The oft-repeated claims of AFI about constant testing at camps become mute when one asks the number of times each athlete had been tested. “NADA will know that,” is the stock reply.
Now, we have numbers.
In a meagre total of 252 out-of-competition samples in athletics (13.07 percent) out of 1927 samples across all sports, NADA could not test 78 among 137 campers (base number from February 2018). That is nearly 57 percent of the athletics campers went without an out-of-competition test in 2018!
WADA wants NADA to do more out-of-competition tests than in-competition testing. That simply looks beyond the capacity of NADA. In 2018, it did 4194 samples in total in all sports, out of which 1927 (45.94 percent) were out of competition.
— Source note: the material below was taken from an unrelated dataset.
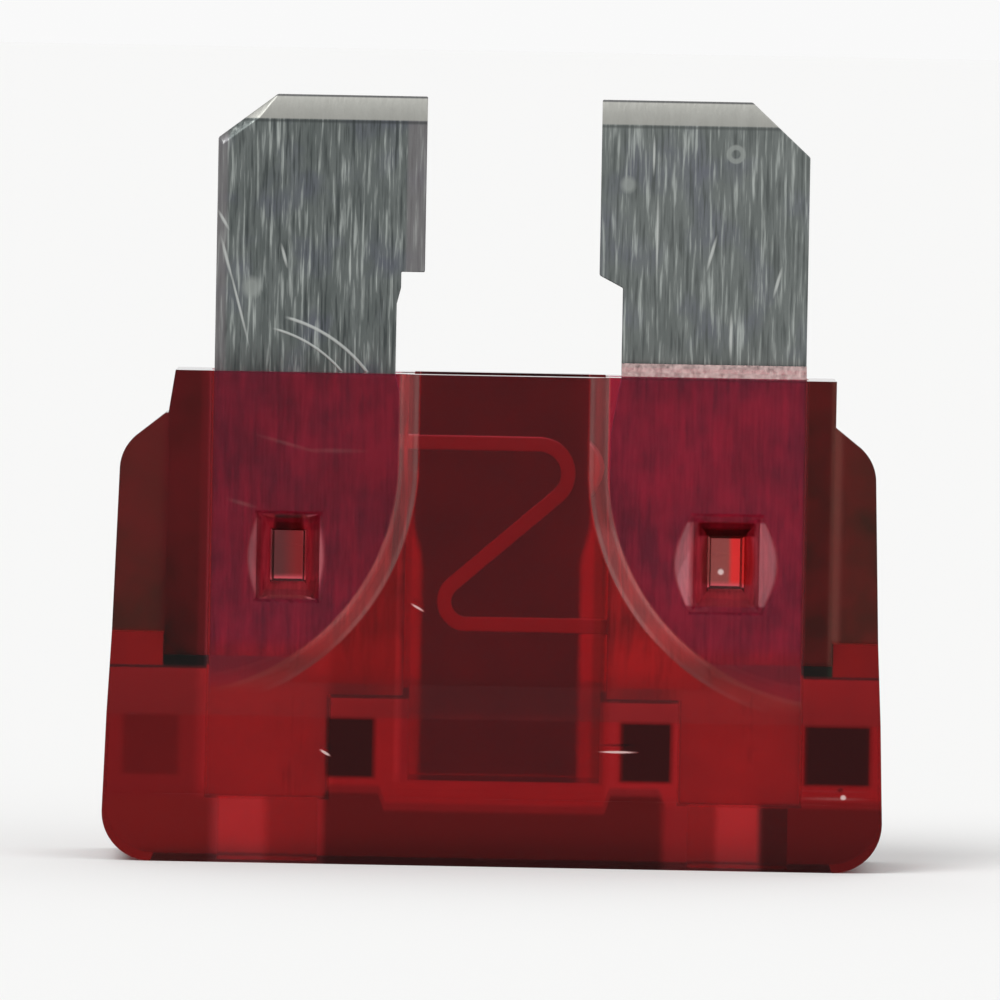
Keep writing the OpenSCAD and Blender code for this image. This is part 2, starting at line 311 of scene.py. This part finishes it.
# %% The zinc
def zinc_finish():
    """Dull, streaked metal above the housing's mouth and clean metal below it, mixed by height."""
    f = Finish("rolled zinc")
    outside = f.rise(f.z, MOUTH_Z - 0.05, 0.1)
    fine, broad = f.noise(13, 3, STREAKS), f.noise(4.5, 2, SMEARS, (3, 0, 1))
    clouds = f.noise(0.9, 2, (1, 1, 1), (9, 2, 0))
    light = f.node("ShaderNodeMapRange", {}, {"Value": fine, "From Min": 0.54, "From Max": 0.7})
    dark = f.node("ShaderNodeMapRange", {}, {"Value": fine, "From Min": 0.46, "From Max": 0.32})
    scratches, dents = zinc_marks(f)
    dull = f.blend(DULL, DULL_PALE, f.clamp(broad * 1.6 - 0.3))
    dull = f.blend(dull, DULL_BLUE, f.clamp(clouds * 4 - 2.1) * 0.8)
    dull = f.blend(dull, STREAK_LIGHT, light * (0.3 + broad * 0.8))
    dull = f.blend(dull, STREAK_DARK, dark * 0.8)
    left_edge = 1 - f.rise(f.x, CORE_X - BLADE_OUT + 0.25, 0.15)
    inner_edge = f.band(f.x, -2.36, -1.84, 0.1)
    dull = f.blend(dull, CUT_EDGE, (left_edge + inner_edge) * 0.5)
    coined = f.rise(f.z, TIP_Z - COIN_H, 0.04)
    # Painted shade along the fold above the coined tip.
    fold_shade = f.peak(f.z, TIP_Z - COIN_H - 0.05, 0.12)
    dull = f.blend(dull, FOLD_SHADE, fold_shade * 0.7)
    dull = f.blend(dull, RIGHT_BLADE, f.rise(f.x, 0, 1) * 0.1)
    dull = f.blend(dull, f.blend(COINED, COINED_PALE, f.clamp(broad * 0.6 + fine * 0.5)), coined)
    dull = f.blend(dull, TIP_LINE, f.rise(f.z, TIP_Z - 0.05, 0.03))
    dull = f.blend(dull, DENT, dents * 0.7)
    dull = f.blend(dull, SCRATCH, scratches * 0.75)
    under = 1 - f.rise(f.z, 5.0, 1.6)
    mixed = fine * 0.8 + broad * 1.4 + clouds * 1.7 - 1.4
    clean = f.blend(CLEAN_DARK, CLEAN_PALE, f.clamp(mixed + under * 0.8))
    beside_link = f.rise(abs(f.x - CORE_X), LINK_HALF_W, 0.1)
    link = f.blend(LINK_LOW, LINK_HIGH, f.rise(f.z, 8, 4))
    clean = f.blend(link, clean, beside_link)
    colour = f.blend(clean, dull, outside)
    height = fine * 0.7 + broad * 0.4 + scratches * 0.8 - dents * 0.3
    bump = f.node("ShaderNodeBump", {}, {"Strength": 0.3, "Distance": 0.03 * MM, "Height": height})
    f.shade(Base_Color=colour, Metallic=1.0, Roughness=0.45 - light * 0.1, Normal=bump)
    return f.material


zinc = zinc_finish()
print("rolled zinc has", len(zinc.node_tree.nodes), "nodes")

# %% [markdown]
# ## Clear red plastic
#
# The moulding is clear, so most of its look is light that goes in, crosses it and comes out
# again. Volume absorption makes thick places darker by itself. What that can't give is painted
# into a tint worked out from where a point lies in the front view: painted shade where the walls,
# wings, ribs and window go dark, and painted light where the tabs shine through, on the dimples,
# the bell's ridge and the wings' sloped feet. Most lists of stops below go across the fuse, in
# millimetres from its middle. Those of the bell and its shine go inwards from the bell's edge.


# %% Colours of the moulding
CLEAR = (0.74, 0.05, 0.06, 1)
WINDOW = (0.64, 0.05, 0.07, 1)
WINDOW_DEEP = (0.58, 0.045, 0.06, 1)
EDGE = (0.5, 0.05, 0.055, 1)
# The next four are painted shade: the box's walls and the wings are tinted near black where they look dark.
WALL_SHADE = (0.016, 0.028, 0.012, 1)
WALL_DEEP_SHADE = (0.001, 0.014, 0.005, 1)
BEHIND_WALL_SHADE = (0.06, 0.02, 0.02, 1)
WING_SHADE = (0.012, 0.045, 0.018, 1)
WING_LINE = (0.1, 0.2, 0.12, 1)
# A paler pink line along the blades' outer edges.
BLADE_EDGE_LINE = (0.45, 0.14, 0.18, 1)
CORNER = (0.48, 0.055, 0.05, 1)
FOOT = (0.27, 0.03, 0.03, 1)
PROBE = (0.75, 0.09, 0.1, 1)
# The next two are painted light: the head is brighter red where the tabs inside shine through it.
PROBE_GLOW = (1.0, 0.2, 0.22, 1)
COLUMN_GLOW = (0.92, 0.085, 0.1, 1)
BARE = (0.74, 0.05, 0.06, 0)
# Painted shade: the window's back wall is tinted near black, as if a dark room lay behind it.
WINDOW_BACK_SHADE = (0.012, 0.008, 0.008, 1)
BELL_FOOT = (0.9, 0.07, 0.08, 1)
# Painted glow on the wings' sloped feet, where light from above comes in.
SLOPE_GLOW = (1.0, 0.02, 0.02, 1)
SMOKE = (0.3, 0.03, 0.05, 1)
# Painted shade: near black for dark squares on the front of the head.
DARK_SQUARE = (0.012, 0.012, 0.012, 1)
# Pale scuffs, which on the knocks and the lip are painted glints and highlights.
SCUFF_AND_GLINT = (0.75, 0.55, 0.53, 1)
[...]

There are plans to target more this year, perhaps even double last year’s count. But the positive results are also steeply climbing. This is where NADA and the government’s dilemma comes in. More adverse results would mean the dubious distinction of being among the top-three or top-six as had been the case in the past.
Will WADA be tempted to investigate the lack of adequate out-of-competition testing in India in the crucial months of April-July 2018? It had done an investigation into the Jamaican anti-doping commission (JADCO) doing just one random test between March and July in 2012 in the run-up to the London Olympics, as revealed by the former JADCO Executive Director, Renee Anne-Shirley. Nothing was known about the outcome of the “extraordinary audit” done by WADA following the allegation. WADA had done a ‘compliance audit’ of NADA in March 2018.
Should India go all out and catch more cheats or should NADA apply the brakes and bring the numbers down? That question will keep coming up for NADA and the sports ministry, especially when multi-discipline games or World Championships are round the corner. The recent statement in Parliament by the sports minister, Kiren Rijiju, that 187 positive cases were reported during the 2018-2019 financial year is an admission that doping goes on unabated in the country.